Paper long abstract:
Rev. Hagenauer established the Ramahyuck mission on Gunai Kurnai Country in 1863 (until 1908). In 1884. Ferdinand von Mueller took cuttings of the hair of residents, which were sent to create collections in Germany until their return to the Keeping Place in 2020. Rob will share the story of how he and other community members understood how the hair of the Old People needed to be brought home, and the vital role of the Keeping Place in this ongoing process.

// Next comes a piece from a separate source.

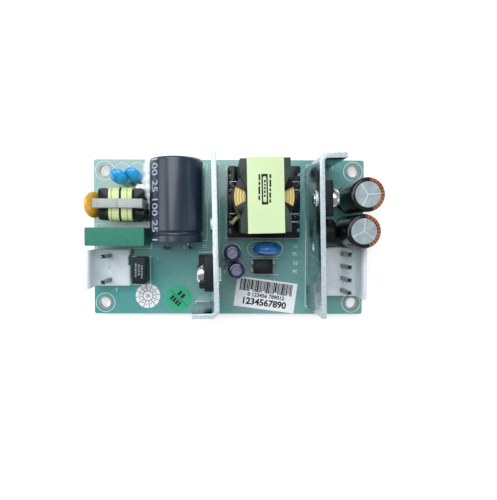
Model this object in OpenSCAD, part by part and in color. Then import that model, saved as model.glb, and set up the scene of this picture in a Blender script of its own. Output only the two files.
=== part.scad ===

While this specific return of the hair of people who had been forced to live at Ramahyuck nourished Community, the Community was simultaneously pained by being unable to find any Moravian records detailing the exact grave sites of ancestors in Ramahyuck’s cemetery. Moravian missionaries organised grave sites by social position and gender of the individuals rather than family group, and Ramahyuck gravesites have no headstones. This situation is a tangible example of the painful difference between Gunai Kurnai ways of knowing family and culture and a colonial way of organising and archiving people that thwarts contemporary Community knowledge. Ramahyuck, as with other missions, remains a site of ambivalence in multiple ways, having been both prison and refuge when it operated, and becoming a site that white settlers have desecrated since its closure. The Moravian burial organisation compounds Gunai Kurnai difficulties of relating to the site. Shannon will speak about the ongoing struggle to identify Ancestors’ gravesites and ways around and alongside colonial foreclosures.